If you’re the risk-averse type who truly can’t bear the thought of losing money, bonds might be a more suitable investment for you than stocks.
If you’re heavily invested in stocks, bonds are a good way to diversify your portfolio and protect yourself from market volatility.
If you’re near retirement or already retired, you may not have the time to ride out stock market downturns, in which case bonds are a safer place for your money.
In fact, most people are advised to shift away from stocks and into bonds as they get older, and it’s not terrible advice, provided you don’t make the mistake of dumping your stocks completely in retirement.

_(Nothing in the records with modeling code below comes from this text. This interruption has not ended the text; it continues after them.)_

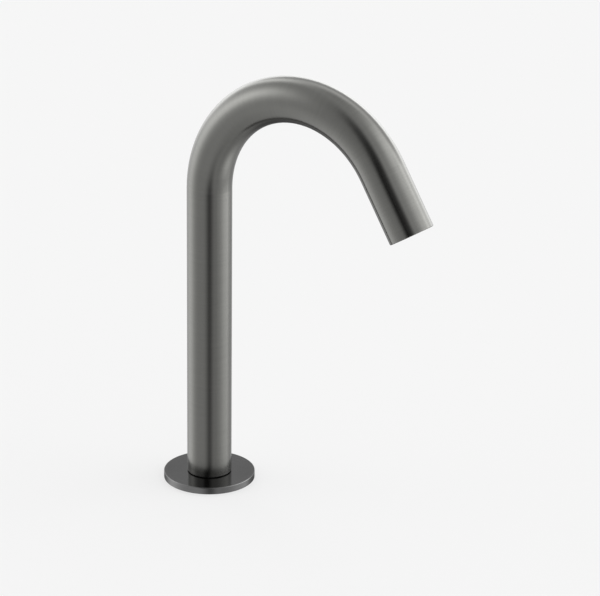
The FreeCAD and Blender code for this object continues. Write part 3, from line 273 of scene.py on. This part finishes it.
# ---------------------------------------------------------------- materials
def new_material(name, colour, rough, metal=0.0):
    """A material with plain values, its node tree and its shader."""
    material = bpy.data.materials.new(name)
    material.use_nodes = True
    surface = material.node_tree.nodes["Principled BSDF"]
    surface.inputs["Base Color"].default_value = colour
    surface.inputs["Roughness"].default_value = rough
    surface.inputs["Metallic"].default_value = metal
    return material, Tree(material.node_tree), surface


def millimetres(tree):
    """The place on the piece, in the CAD's millimetres."""
    place = tree.add("ShaderNodeTexCoord").outputs["Object"]
    return tree.vector("MULTIPLY", place, (MM_PER_METRE, MM_PER_METRE, MM_PER_METRE))


def round_column(tree):
    """Coordinates round the column's axis: x, y, height and radius."""
    x, y, z = tree.split(millimetres(tree))
    square = tree.math("MULTIPLY_ADD", x, x, tree.math("MULTIPLY", y, y))
    return x, y, z, tree.math("SQRT", square)


def along_tube(tree):
    """Coordinates that follow the bent tube: across, sideways and along it, and its turn."""
    x, y, z = tree.split(millimetres(tree))
    inward = tree.math("SUBTRACT", BEND_RADIUS, x)
    rise = tree.math("SUBTRACT", z, BEND_START)
    # The angle is taken from the bend's middle, so that it has no jump near the tube.
    middle = BEND_ANGLE / 2
    ahead = tree.math("ADD", tree.math("MULTIPLY", inward, math.cos(middle)),
                      tree.math("MULTIPLY", rise, math.sin(middle)))
    beside = tree.math("SUBTRACT", tree.math("MULTIPLY", rise, math.cos(middle)),
                       tree.math("MULTIPLY", inward, math.sin(middle)))
    turn = tree.math("ADD", tree.math("ARCTAN2", beside, ahead), middle)
    turn = tree.math("MINIMUM", tree.math("MAXIMUM", turn, 0.0), BEND_ANGLE)
    cosine = tree.math("COSINE", turn)
    sine = tree.math("SINE", turn)
    outward = tree.math("MULTIPLY_ADD", inward, cosine, tree.math("MULTIPLY", rise, sine))
    past = tree.math("SUBTRACT", tree.math("MULTIPLY", rise, cosine),
                     tree.math("MULTIPLY", inward, sine))
    length = tree.math("MULTIPLY_ADD", turn, BEND_RADIUS, past)
    return tree.math("SUBTRACT", outward, BEND_RADIUS), y, length, turn


def bump(tree, surface, height, distance, strength):
    node = tree.add("ShaderNodeBump")
    node.inputs["Strength"].default_value = strength
    node.inputs["Distance"].default_value = distance
    tree.join(height, node.inputs["Height"])
    tree.join(node.outputs["Normal"], surface.inputs["Normal"])


def set_colour(tree, surface, amount, first, second):
    """Base colour that goes from first to second as the amount goes from 0 to 1."""
    tree.join(tree.mix_colours(amount, first, second), surface.inputs["Base Color"])


def set_roughness(tree, surface, pattern, swing, base):
    """Roughness that goes from base to base + swing as the pattern goes from 0 to 1."""
    tree.join(tree.math("MULTIPLY_ADD", pattern, swing, base), surface.inputs["Roughness"])


def flange_lines(tree):
    """Where a point lies between the turned lines, and the direction across them."""
    x, y, z, radius = round_column(tree)
    turn = tree.math("ARCTAN2", y, x)
    lines = tree.pack(tree.math("MULTIPLY", radius, BRUSH_DENSITY),
                      tree.math("MULTIPLY", z, BRUSH_DENSITY), turn)
    return lines, tree.pack(x, y, 0.0)


def tube_lines(tree):
    """Where a point lies between the brush lines, and the direction across them."""
    across, sideways, length, turn = along_tube(tree)
    lines = tree.pack(tree.math("MULTIPLY", across, BRUSH_STRETCH),
                      tree.math("MULTIPLY", sideways, BRUSH_STRETCH),
                      tree.math("MULTIPLY", length, BRUSH_DENSITY))
    return lines, tree.pack(tree.math("SINE", turn), 0.0, tree.math("COSINE", turn))


def gunmetal(name, line_pattern, coat):
    """Dark grey coated metal with fine brush lines that run round the tube or the flange."""
    dark, pale = (shade(coat.tint, level) for level in BRUSH_LEVELS)
    material, tree, surface = new_material(name, COAT_COLOUR, COAT_ROUGHNESS, metal=1.0)
    surface.inputs["Specular Tint"].default_value = grey(coat.edge_tint)
    surface.inputs["Anisotropic"].default_value = coat.anisotropy
    lines, across_lines = line_pattern(tree)
    grain = tree.add("ShaderNodeVectorTransform", vector_type="VECTOR",
                     convert_from="OBJECT", convert_to="WORLD")
    tree.join(across_lines, grain.inputs[0])
    tree.join(tree.vector("NORMALIZE", grain.outputs[0]), surface.inputs["Tangent"])
    strokes = tree.noise(lines, scale=1.0, detail=4.0, rough=0.6)
    clouds = tree.noise(millimetres(tree), scale=0.05, detail=2.0)
    set_colour(tree, surface, tree.spread(strokes, low=0.3, high=0.7), dark, pale)
    brushed = tree.math("MULTIPLY_ADD", strokes, BRUSH_ROUGHNESS, coat.rough)
    set_roughness(tree, surface, clouds, swing=CLOUD_ROUGHNESS, base=brushed)
    bump(tree, surface, strokes, BRUSH_DEPTH, strength=0.3)
    return material


def moulded(name, tint, rough, grain=0.6):
    """Moulded plastic or rubber with a fine grain and soft broad stains."""
    material, tree, surface = new_material(name, shade(tint), rough)
    place = millimetres(tree)
    fine = tree.noise(place, scale=4.0, detail=3.0)
    broad = tree.noise(place, scale=0.25, detail=2.0)
    stains = tree.spread(broad, low=0.3, high=0.7)
    set_colour(tree, surface, stains, shade(tint, 0.8), shade(tint))
    set_roughness(tree, surface, fine, swing=0.15, base=rough - 0.07)
    bump(tree, surface, fine, GRAIN_DEPTH, strength=grain)
    return material


def ribbed_skin(name, tint, rough):
    """Hose skin with close ribs round it, painted shade in the hollows between the ribs, and a
    fine weave between them.
    """
    material, tree, surface = new_material(name, shade(tint), rough)
    length = along_tube(tree)[2]
    turn = tree.math("MULTIPLY", length, 2.0 * math.pi / RIB_PITCH)
    rib = tree.math("MULTIPLY_ADD", tree.math("SINE", turn), 0.5, 0.5)
    weave = tree.noise(millimetres(tree), scale=3.0, detail=3.0)
    dust = tree.noise(millimetres(tree), scale=0.2, detail=3.0)
    # Painted shade: the colour falls to 0.45 of the tint in the hollows between the ribs, where
    # shade would lie.
    skin_with_painted_shade = tree.mix_colours(tree.spread(rib, low=0.05, high=0.6), shade(tint, 0.45), shade(tint))
    worn = tree.math("MULTIPLY", tree.spread(dust, low=0.45, high=0.75), 0.6)
    set_colour(tree, surface, worn, skin_with_painted_shade, shade(tint, 1.25))
    set_roughness(tree, surface, weave, swing=0.2, base=rough - 0.1)
    relief = tree.math("MULTIPLY_ADD", weave, 0.15, rib)
    bump(tree, surface, relief, RIB_DEPTH, strength=0.8)
    return material


def laminate(name, tint, rough):
    """Green board with paler copper tracks under the lacquer."""
    material, tree, surface = new_material(name, shade(tint), rough)
    y = tree.split(millimetres(tree))[1]
    bend = tree.math("MULTIPLY", tree.noise(millimetres(tree), scale=0.8, detail=1.0), 4.0)
    wave = tree.math("SINE", tree.math("MULTIPLY_ADD", y, 2.0 * math.pi / TRACK_PITCH, bend))
    tracks = tree.spread(wave, low=0.3, high=0.5)
    set_colour(tree, surface, tracks, shade(tint), shade(TRACK_COLOUR))
    fine = tree.noise(millimetres(tree), scale=5.0, detail=2.0)
    set_roughness(tree, surface, fine, swing=0.15, base=rough - 0.07)
    bump(tree, surface, tracks, TRACK_DEPTH, strength=0.6)
    return material


def turned_metal(name, tint, rough):
    """Bare metal with turning lines round the column's axis and darker stains."""
    material, tree, surface = new_material(name, shade(tint), rough, metal=1.0)
    x, y, z, radius = round_column(tree)
    place = tree.pack(tree.math("MULTIPLY", radius, TURNING_DENSITY), 0.0,
                      tree.math("MULTIPLY", z, TURNING_DENSITY))
    rings = tree.noise(place, scale=1.0, detail=3.0)
    stain = tree.noise(millimetres(tree), scale=0.3, detail=4.0)
    stains = tree.spread(stain, low=0.35, high=0.75)
    set_colour(tree, surface, stains, shade(tint), shade(tint, 0.72))
    set_roughness(tree, surface, rings, swing=0.2, base=rough - 0.1)
    bump(tree, surface, rings, GRAIN_DEPTH, strength=0.5)
    return material


# Each of the record's material slots: the kind of finish, its colour and its roughness,
# and for some the strength of the grain.
FINISHES = {
    "machined_brass": (turned_metal, (0.72, 0.53, 0.28), 0.3),
    "spring_steel": (turned_metal, (0.6, 0.6, 0.6), 0.3),
    "ferrule_steel": (turned_metal, (0.64, 0.64, 0.63), 0.28),
    "dark_screw_steel": (turned_metal, (0.1, 0.1, 0.105), 0.4),
    "bearing_plastic": (moulded, (0.05, 0.05, 0.053), 0.45),
    "holder_plastic": (moulded, (0.02, 0.02, 0.022), 0.5),
    "aerator_plastic": (moulded, (0.09, 0.09, 0.095), 0.4),
    "straightener_plastic": (moulded, (0.5, 0.51, 0.53), 0.4),
    "insert_plastic": (moulded, (0.75, 0.75, 0.73), 0.4),
    "screen_plastic": (moulded, (0.8, 0.8, 0.78), 0.45),
    "capsule_plastic": (moulded, (0.04, 0.04, 0.045), 0.4),
    "window_plastic": (moulded, (0.012, 0.01, 0.016), 0.12, 0.1),
    "diode_clear": (moulded, (0.7, 0.73, 0.8), 0.1, 0.1),
    "diode_dark": (moulded, (0.02, 0.02, 0.03), 0.12, 0.1),
    "board_laminate": (laminate, (0.03, 0.17, 0.08), 0.4),
    "plug_plastic": (moulded, (0.06, 0.06, 0.063), 0.45),
    "soft_rubber": (moulded, (0.03, 0.03, 0.03), 0.7),
    "seal_rubber": (moulded, (0.025, 0.025, 0.027), 0.5),
    "hose_skin": (ribbed_skin, (0.1, 0.11, 0.13), 0.5),
    "cable_sheath": (moulded, (0.045, 0.045, 0.048), 0.5),
}
BY_SLOT = {slot: make(slot, *values) for slot, (make, *values) in FINISHES.items()}
# The two coated pieces share a slot, but their lines run differently.
BY_NODE = {
    "spout_tube": gunmetal("gunmetal", tube_lines, TUBE_COAT),
    "base_flange": gunmetal("gunmetal_turned", flange_lines, FLANGE_COAT),
}

for name, node in nodes.items():
    for slot in node.material_slots:
        if name in BY_NODE:
            slot.material = BY_NODE[name]
        else:
            slot.material = BY_SLOT[slot.material.name.split(".")[0]]

light_studio()
place_camera()
lay_floor()
bpy.context.scene.view_settings.view_transform = "Standard"
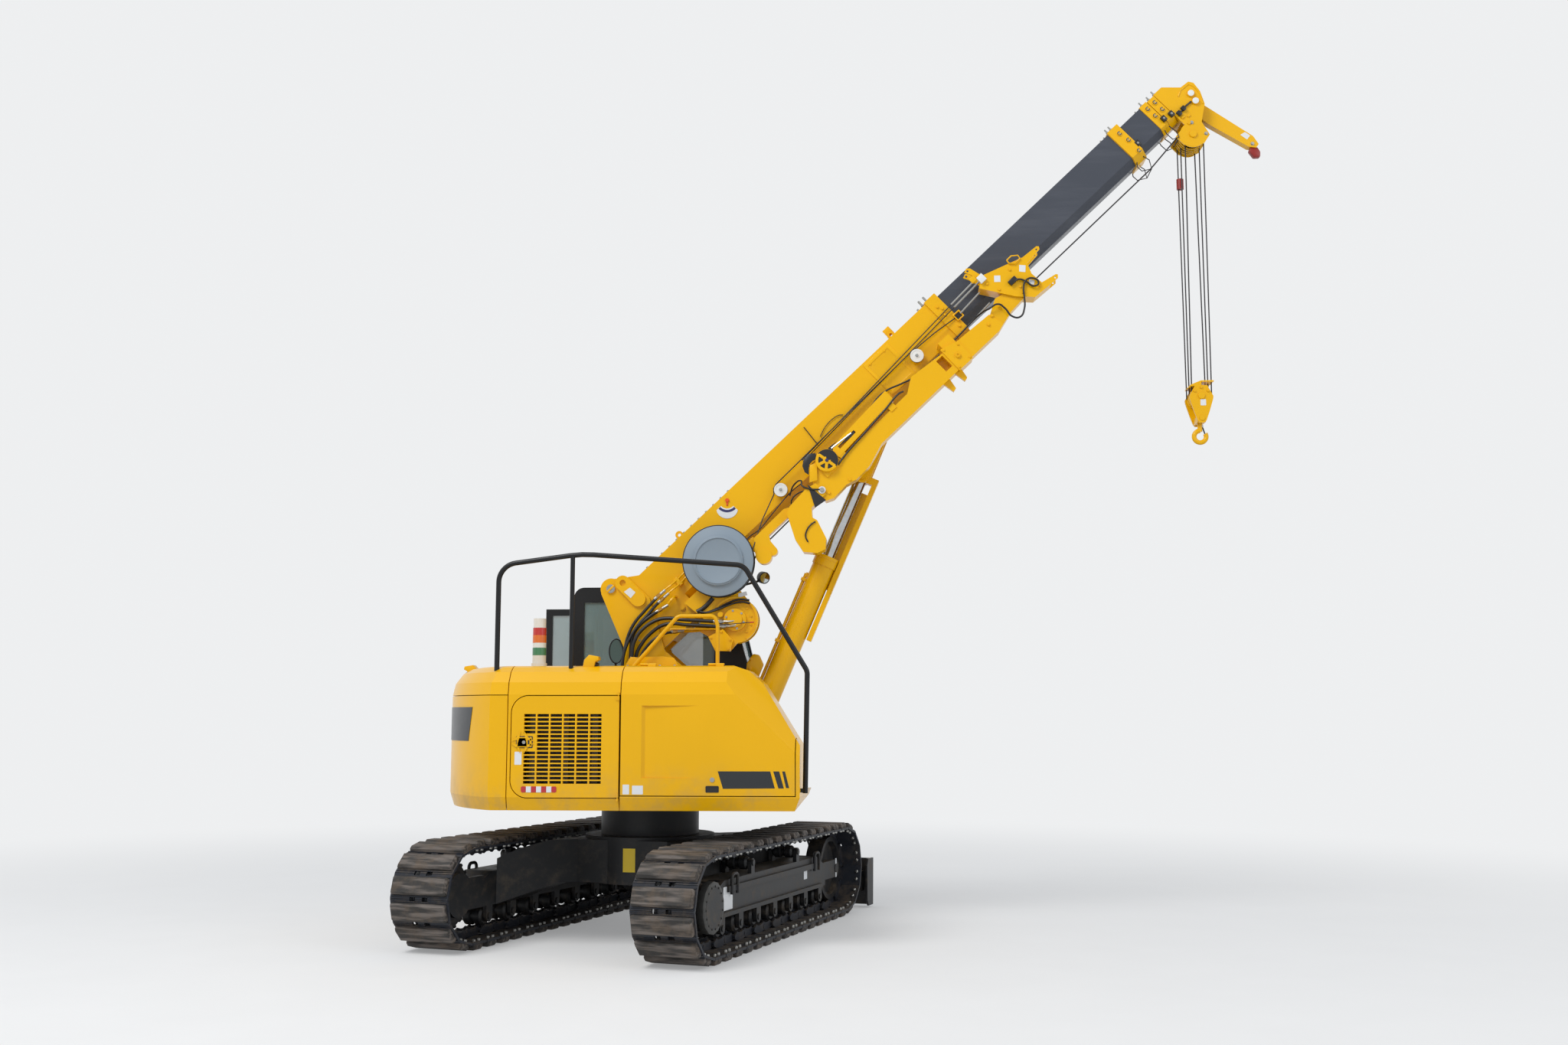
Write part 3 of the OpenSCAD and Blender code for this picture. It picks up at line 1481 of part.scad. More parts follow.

Frequently Asked Questions
What are municipal bonds?
A municipal bond is a debt issued by a state or municipality to fund public works. Like other bonds, investors lend money to the issuer for a predetermined period of time. The issuer promises to pay the investor interest over the term of the bond (usually twice a year), and then return the principal back to the investor when the bond matures.
What are treasury bonds?
A Treasury bond is a debt issued by the U.S. government to raise money. Technically speaking, every kind of debt issued by the federal government is a bond, but the U.S. Treasury defines the Treasury bond as a 30-year note. Generally considered the safest investment in the world, U.S. Treasury securities of all lengths provide a nearly guaranteed source of income and hold their value in just about every economic environment.
What are corporate bonds?
A corporate bond is a debt instrument issued by a business to raise money. Unlike a stock offering, with which investors buy a stake in the company itself, a bond is a loan with a fixed term and an interest yield that investors will earn. When it matures or reaches the end of the term, the company repays the bondholder
What are the benefits of investing in bonds?
Can you lose capital on bonds?
Bonds tend to pay a fixed interest rate although some returns are linked to a benchmark such as an index. … If the bond issuer can’t repay you, you can lose all of your capital.